Scripts that build objects:
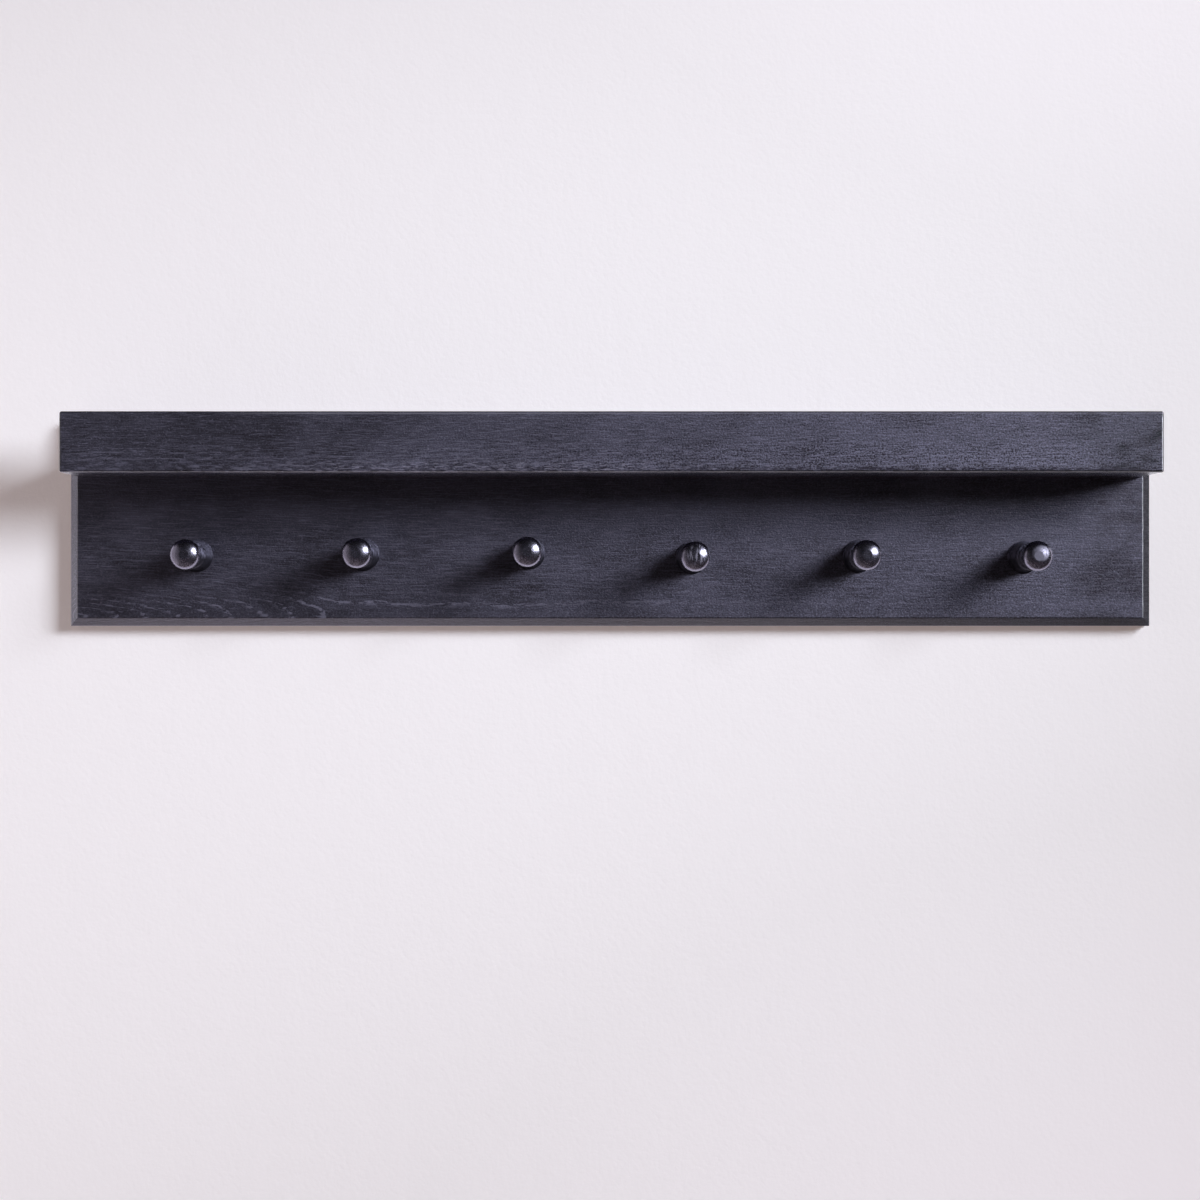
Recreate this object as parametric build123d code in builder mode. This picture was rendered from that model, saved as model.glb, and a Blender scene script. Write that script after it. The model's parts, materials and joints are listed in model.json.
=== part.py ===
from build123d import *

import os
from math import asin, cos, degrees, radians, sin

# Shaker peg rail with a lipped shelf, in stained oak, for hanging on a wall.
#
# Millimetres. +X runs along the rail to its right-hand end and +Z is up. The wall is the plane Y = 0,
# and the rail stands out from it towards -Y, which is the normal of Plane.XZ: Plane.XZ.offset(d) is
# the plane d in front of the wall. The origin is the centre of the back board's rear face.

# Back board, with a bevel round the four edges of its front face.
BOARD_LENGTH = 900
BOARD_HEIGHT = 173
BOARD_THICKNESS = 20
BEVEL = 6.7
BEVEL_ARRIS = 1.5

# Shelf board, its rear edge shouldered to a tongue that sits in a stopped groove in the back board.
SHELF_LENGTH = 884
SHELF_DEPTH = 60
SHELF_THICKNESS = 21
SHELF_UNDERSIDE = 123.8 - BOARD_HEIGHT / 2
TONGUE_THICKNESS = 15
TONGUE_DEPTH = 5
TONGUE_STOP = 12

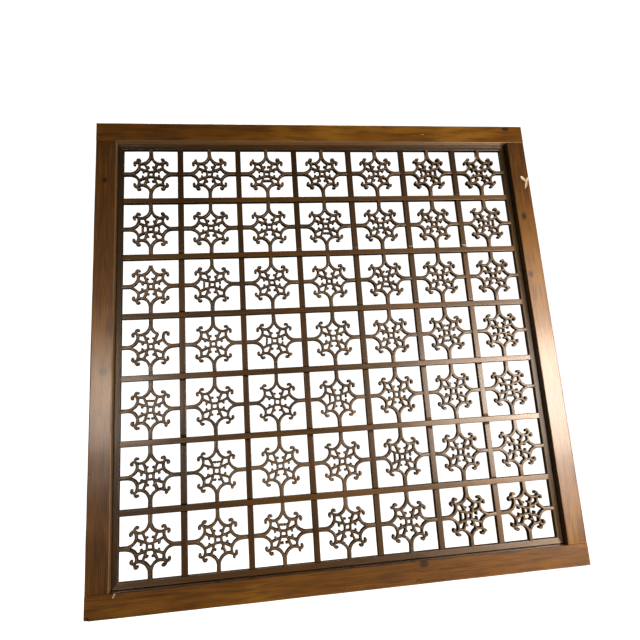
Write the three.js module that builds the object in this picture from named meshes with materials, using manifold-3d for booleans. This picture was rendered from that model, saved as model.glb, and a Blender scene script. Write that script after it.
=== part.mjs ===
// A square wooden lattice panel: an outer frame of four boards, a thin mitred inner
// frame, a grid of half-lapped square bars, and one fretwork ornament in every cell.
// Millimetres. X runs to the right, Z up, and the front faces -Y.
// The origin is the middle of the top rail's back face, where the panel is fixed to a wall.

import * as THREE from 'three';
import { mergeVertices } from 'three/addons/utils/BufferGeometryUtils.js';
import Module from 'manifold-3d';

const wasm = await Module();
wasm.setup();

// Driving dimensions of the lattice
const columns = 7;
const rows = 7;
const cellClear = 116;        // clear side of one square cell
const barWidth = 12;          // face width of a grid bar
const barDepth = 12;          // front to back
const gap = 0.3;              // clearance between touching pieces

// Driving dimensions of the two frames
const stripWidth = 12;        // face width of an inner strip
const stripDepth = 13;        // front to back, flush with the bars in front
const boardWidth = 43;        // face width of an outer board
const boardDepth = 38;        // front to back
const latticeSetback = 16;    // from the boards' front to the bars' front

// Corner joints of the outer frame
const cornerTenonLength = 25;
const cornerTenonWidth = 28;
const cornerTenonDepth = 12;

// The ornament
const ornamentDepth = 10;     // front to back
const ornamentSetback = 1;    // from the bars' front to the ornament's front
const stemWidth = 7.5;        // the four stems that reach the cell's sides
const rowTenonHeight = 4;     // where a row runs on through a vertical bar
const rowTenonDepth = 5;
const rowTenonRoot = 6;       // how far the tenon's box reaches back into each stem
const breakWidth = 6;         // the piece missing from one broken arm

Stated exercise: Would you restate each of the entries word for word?

Finished task:
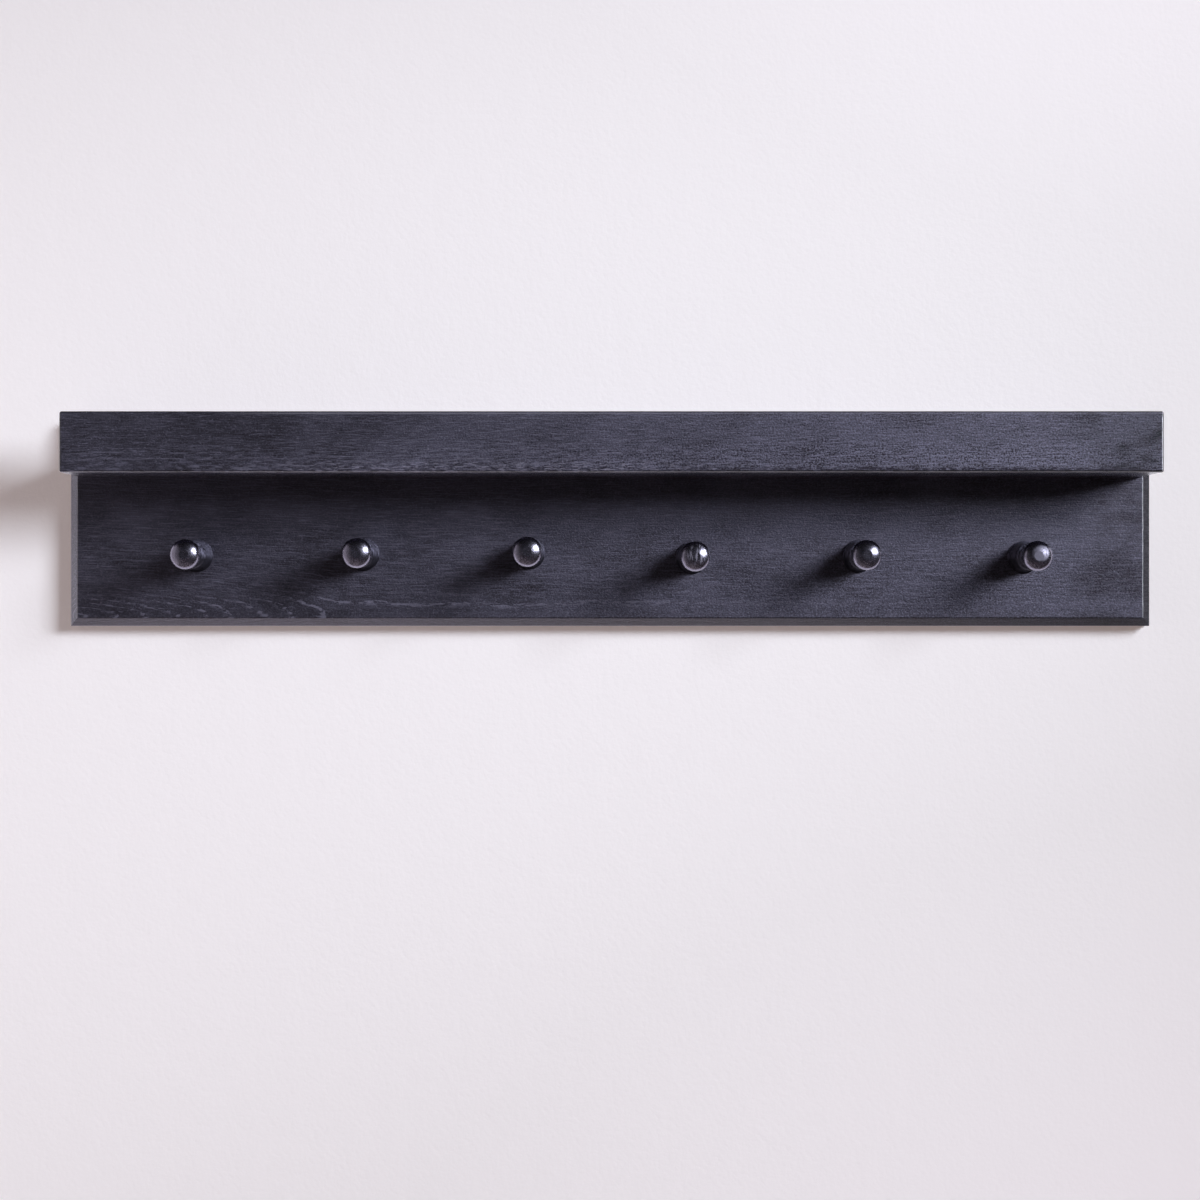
Recreate this object as parametric build123d code in builder mode. This picture was rendered from that model, saved as model.glb, and a Blender scene script. Write that script after it. The model's parts, materials and joints are listed in model.json.
=== part.py ===
from build123d import *

import os
from math import asin, cos, degrees, radians, sin

# Shaker peg rail with a lipped shelf, in stained oak, for hanging on a wall.
#
# Millimetres. +X runs along the rail to its right-hand end and +Z is up. The wall is the plane Y = 0,
# and the rail stands out from it towards -Y, which is the normal of Plane.XZ: Plane.XZ.offset(d) is
# the plane d in front of the wall. The origin is the centre of the back board's rear face.

# Back board, with a bevel round the four edges of its front face.
BOARD_LENGTH = 900
BOARD_HEIGHT = 173
BOARD_THICKNESS = 20
BEVEL = 6.7
BEVEL_ARRIS = 1.5

# Shelf board, its rear edge shouldered to a tongue that sits in a stopped groove in the back board.
SHELF_LENGTH = 884
SHELF_DEPTH = 60
SHELF_THICKNESS = 21
SHELF_UNDERSIDE = 123.8 - BOARD_HEIGHT / 2
TONGUE_THICKNESS = 15
TONGUE_DEPTH = 5
TONGUE_STOP = 12

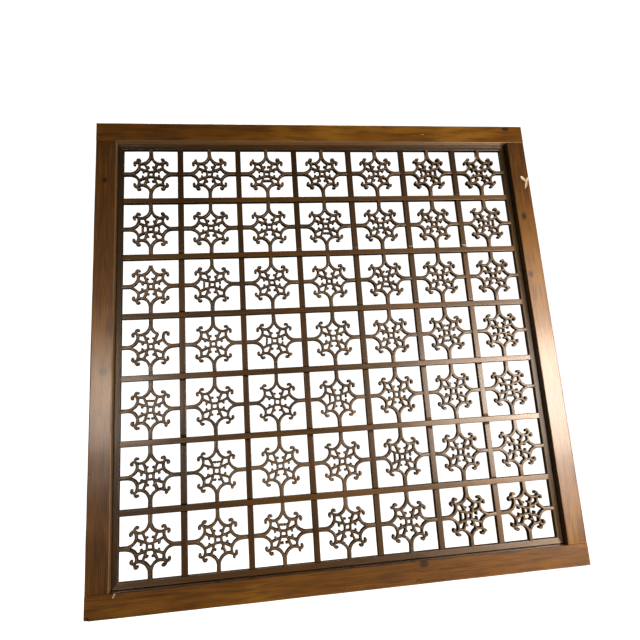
Write the three.js module that builds the object in this picture from named meshes with materials, using manifold-3d for booleans. This picture was rendered from that model, saved as model.glb, and a Blender scene script. Write that script after it.
=== part.mjs ===
// A square wooden lattice panel: an outer frame of four boards, a thin mitred inner
// frame, a grid of half-lapped square bars, and one fretwork ornament in every cell.
// Millimetres. X runs to the right, Z up, and the front faces -Y.
// The origin is the middle of the top rail's back face, where the panel is fixed to a wall.

import * as THREE from 'three';
import { mergeVertices } from 'three/addons/utils/BufferGeometryUtils.js';
import Module from 'manifold-3d';

const wasm = await Module();
wasm.setup();

// Driving dimensions of the lattice
const columns = 7;
const rows = 7;
const cellClear = 116;        // clear side of one square cell
const barWidth = 12;          // face width of a grid bar
const barDepth = 12;          // front to back
const gap = 0.3;              // clearance between touching pieces

// Driving dimensions of the two frames
const stripWidth = 12;        // face width of an inner strip
const stripDepth = 13;        // front to back, flush with the bars in front
const boardWidth = 43;        // face width of an outer board
const boardDepth = 38;        // front to back
const latticeSetback = 16;    // from the boards' front to the bars' front

// Corner joints of the outer frame
const cornerTenonLength = 25;
const cornerTenonWidth = 28;
const cornerTenonDepth = 12;

// The ornament
const ornamentDepth = 10;     // front to back
const ornamentSetback = 1;    // from the bars' front to the ornament's front
const stemWidth = 7.5;        // the four stems that reach the cell's sides
const rowTenonHeight = 4;     // where a row runs on through a vertical bar
const rowTenonDepth = 5;
const rowTenonRoot = 6;       // how far the tenon's box reaches back into each stem
const breakWidth = 6;         // the piece missing from one broken arm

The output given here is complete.